SET TASK: Only the lines from the start of the material through the line containing "self.tree.nodes.clear()" are to be extracted, exactly as they appear.

INFORMATION SUPPLIED:
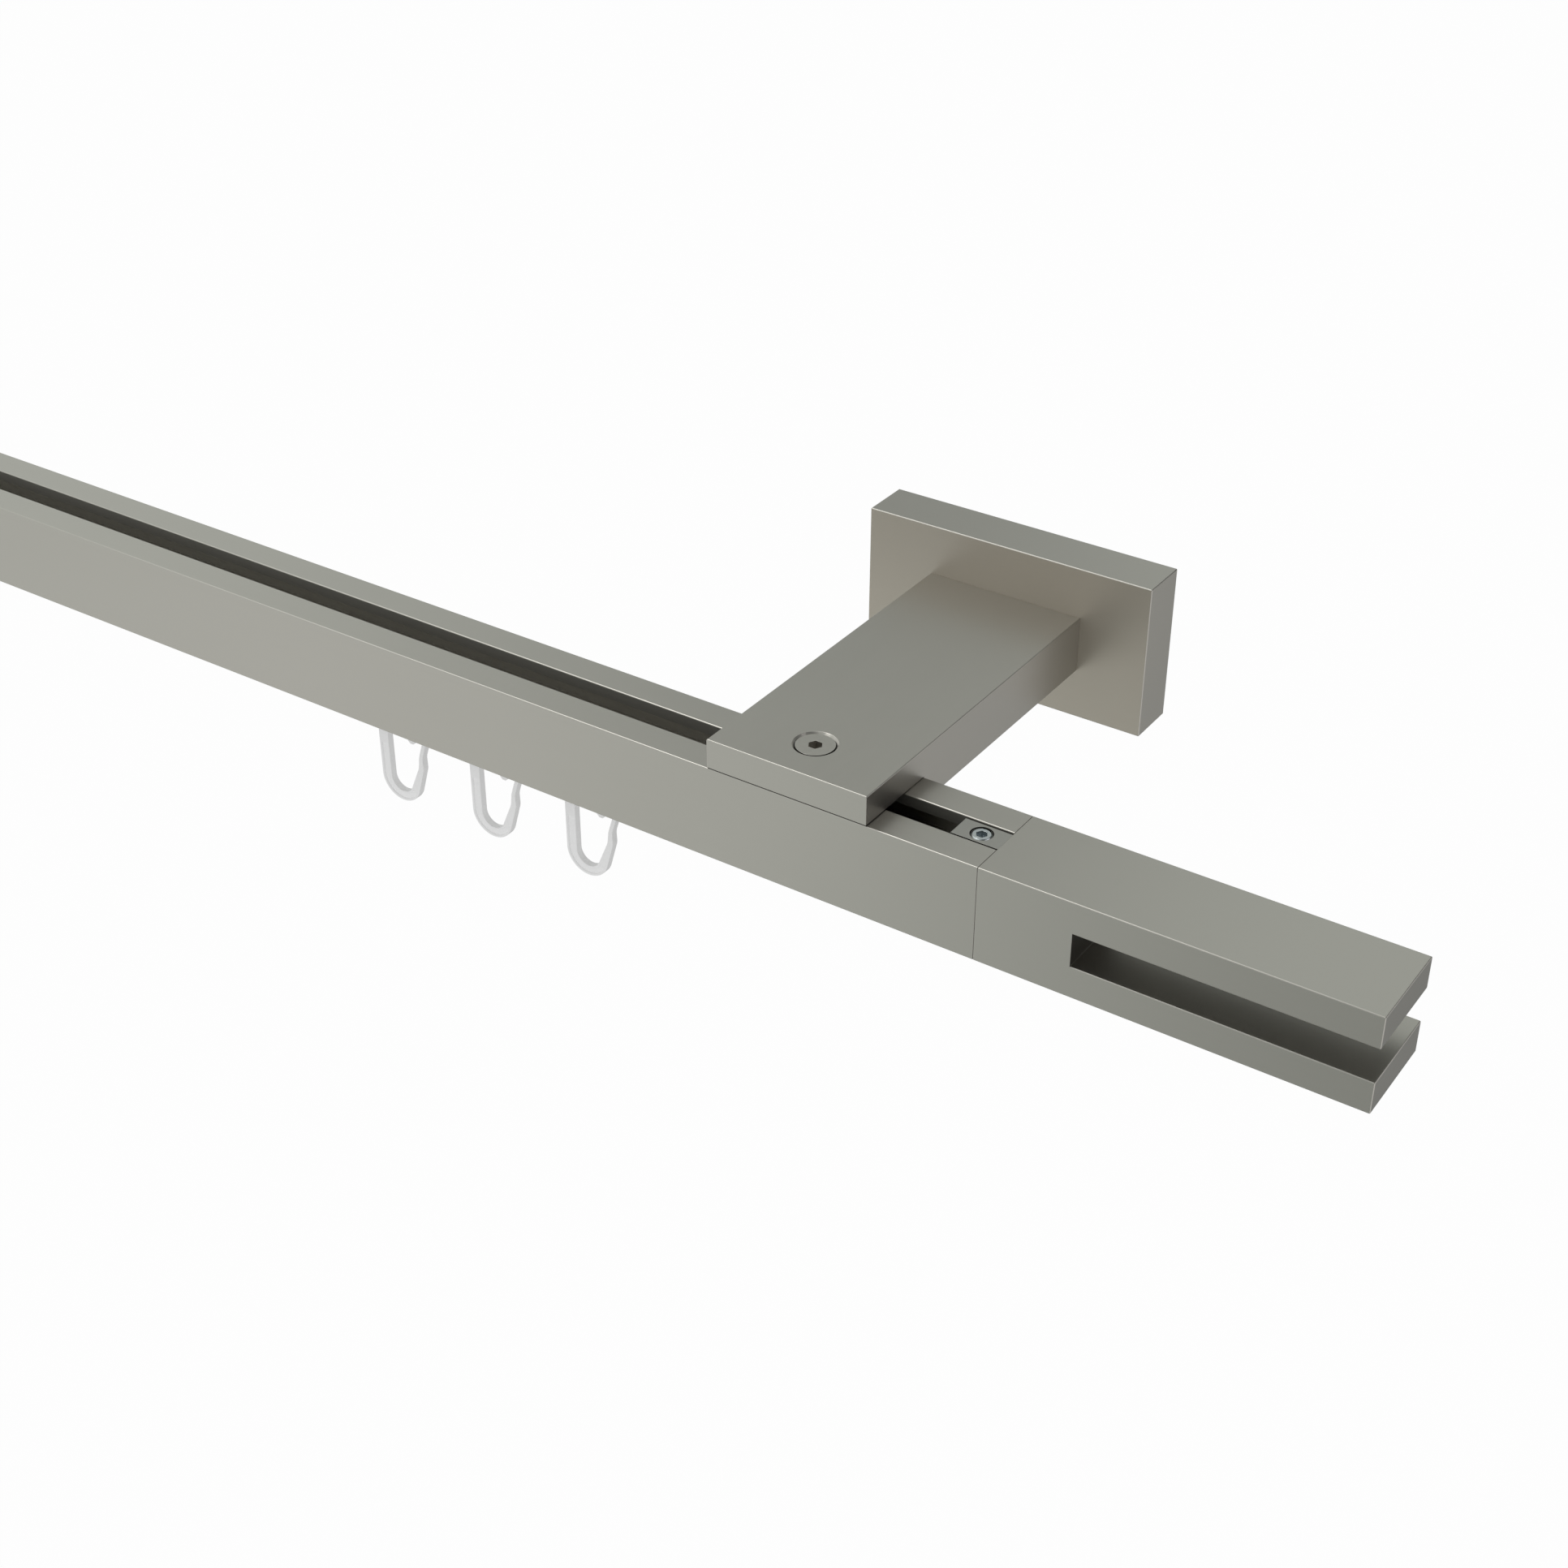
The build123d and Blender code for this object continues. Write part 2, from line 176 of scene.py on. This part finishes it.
class Wire:
    """A socket that can be used in sums: each operator adds the Math node that it stands for."""

    def __init__(self, shader, socket):
        self.shader = shader
        self.socket = socket

    def _maths(self, operation, *values):
        return self.shader.node(
            "ShaderNodeMath", {"operation": operation}, dict(enumerate(values)))

    def __add__(self, other):
        return self._maths("ADD", self, other)

    __radd__ = __add__

    def __sub__(self, other):
        return self._maths("SUBTRACT", self, other)

    def __rsub__(self, other):
        return self._maths("SUBTRACT", other, self)

    def __mul__(self, other):
        return self._maths("MULTIPLY", self, other)

    __rmul__ = __mul__

    def clamped(self):
        """The value kept between 0 and 1."""
        return self._maths("MINIMUM", self._maths("MAXIMUM", self, 0.0), 1.0)

    def swing(self, width):
        """A value from 0 to 1, moved and scaled to swing evenly about zero."""
        return (self - 0.5) * width


class Shader:
    """A material's or the world's node tree, with one method that adds any node."""

    def __init__(self, owner):
        owner.use_nodes = True
        self.tree = owner.node_tree
        self.tree.nodes.clear()

    def node(self, kind, settings=None, sockets=None, output=0):
        """Add a node, set its settings, then its sockets, and return one output as a Wire."""
        made = self.tree.nodes.new(kind)
        for name, value in (settings or {}).items():
            if name == "stops":
                self._set_stops(made.color_ramp, value)
            else:
                setattr(made, name, value)
        for name, value in (sockets or {}).items():
            if isinstance(value, Wire):
                self.tree.links.new(value.socket, made.inputs[name])
            else:
                made.inputs[name].default_value = value
        return Wire(self, made.outputs[output]) if len(made.outputs) else made

    @staticmethod
    def _set_stops(ramp, stops):
        while len(ramp.elements) > 1:
            ramp.elements.remove(ramp.elements[-1])
        ramp.elements[0].position = stops[0][0]
        ramp.elements[0].color = stops[0][1]
        for position, shade in stops[1:]:
            ramp.elements.new(position).color = shade

    def place(self, stretch=(1.0, 1.0, 1.0), shift=(0.0, 0.0, 0.0)):
        """Object coordinates, stretched and shifted."""
        spot = self.node("ShaderNodeTexCoord", output="Object")
        return self.node("ShaderNodeMapping", sockets={
            "Vector": spot, "Scale": stretch, "Location": shift})

    def noise(self, place, scale, detail=3.0, roughness=0.55):
        """Soft noise from 0 to 1."""
        return self.node("ShaderNodeTexNoise", sockets={
            "Vector": place, "Scale": scale, "Detail": detail, "Roughness": roughness})

    def mix(self, share, low, high):
        """A colour between two others."""
        return self.node(
            "ShaderNodeMix", {"data_type": "RGBA"}, {0: share, 6: low, 7: high}, output=2)

    def bump(self, height, strength, distance):
        """A normal from a height."""
        return self.node("ShaderNodeBump", sockets={
            "Height": height, "Strength": strength, "Distance": distance}, output="Normal")

    def background_rays(self):
        """1 for camera, glossy and transmission rays, which show the pale background, or else 0."""
        camera = self.node("ShaderNodeLightPath", output="Is Camera Ray")
        paths = camera.socket.node.outputs
        glossy = Wire(self, paths["Is Glossy Ray"])
        through = Wire(self, paths["Is Transmission Ray"])
        return (camera + glossy + through).clamped()

    def surface(self, sockets):
        """The Principled shader, joined to the material's output."""
        shader = self.node("ShaderNodeBsdfPrincipled", sockets=sockets)
        self.node("ShaderNodeOutputMaterial", sockets={"Surface": shader})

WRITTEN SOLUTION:
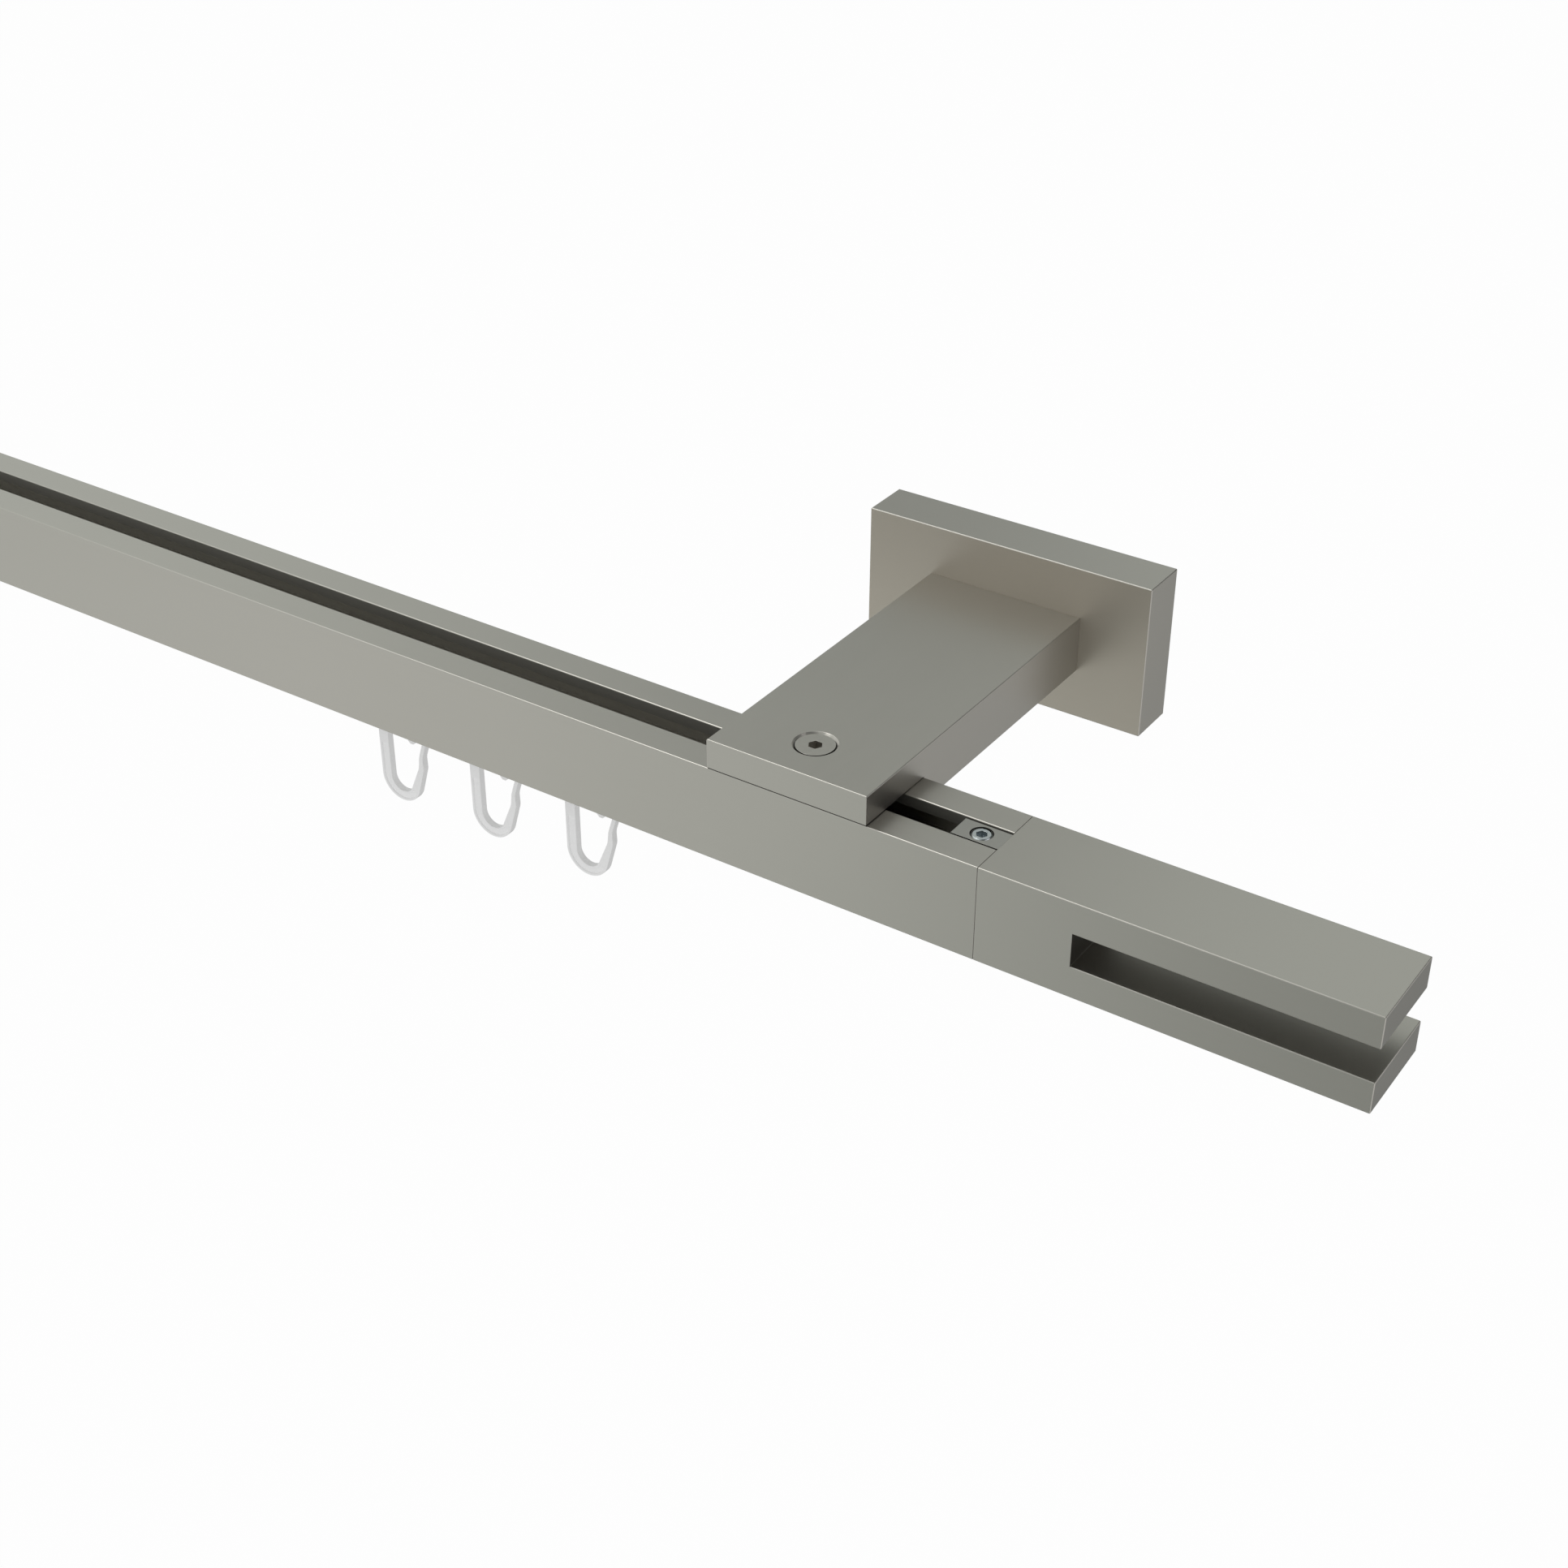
The build123d and Blender code for this object continues. Write part 2, from line 176 of scene.py on. This part finishes it.
class Wire:
    """A socket that can be used in sums: each operator adds the Math node that it stands for."""

    def __init__(self, shader, socket):
        self.shader = shader
        self.socket = socket

    def _maths(self, operation, *values):
        return self.shader.node(
            "ShaderNodeMath", {"operation": operation}, dict(enumerate(values)))

    def __add__(self, other):
        return self._maths("ADD", self, other)

    __radd__ = __add__

    def __sub__(self, other):
        return self._maths("SUBTRACT", self, other)

    def __rsub__(self, other):
        return self._maths("SUBTRACT", other, self)

    def __mul__(self, other):
        return self._maths("MULTIPLY", self, other)

    __rmul__ = __mul__

    def clamped(self):
        """The value kept between 0 and 1."""
        return self._maths("MINIMUM", self._maths("MAXIMUM", self, 0.0), 1.0)

    def swing(self, width):
        """A value from 0 to 1, moved and scaled to swing evenly about zero."""
        return (self - 0.5) * width


class Shader:
    """A material's or the world's node tree, with one method that adds any node."""

    def __init__(self, owner):
        owner.use_nodes = True
        self.tree = owner.node_tree
        self.tree.nodes.clear()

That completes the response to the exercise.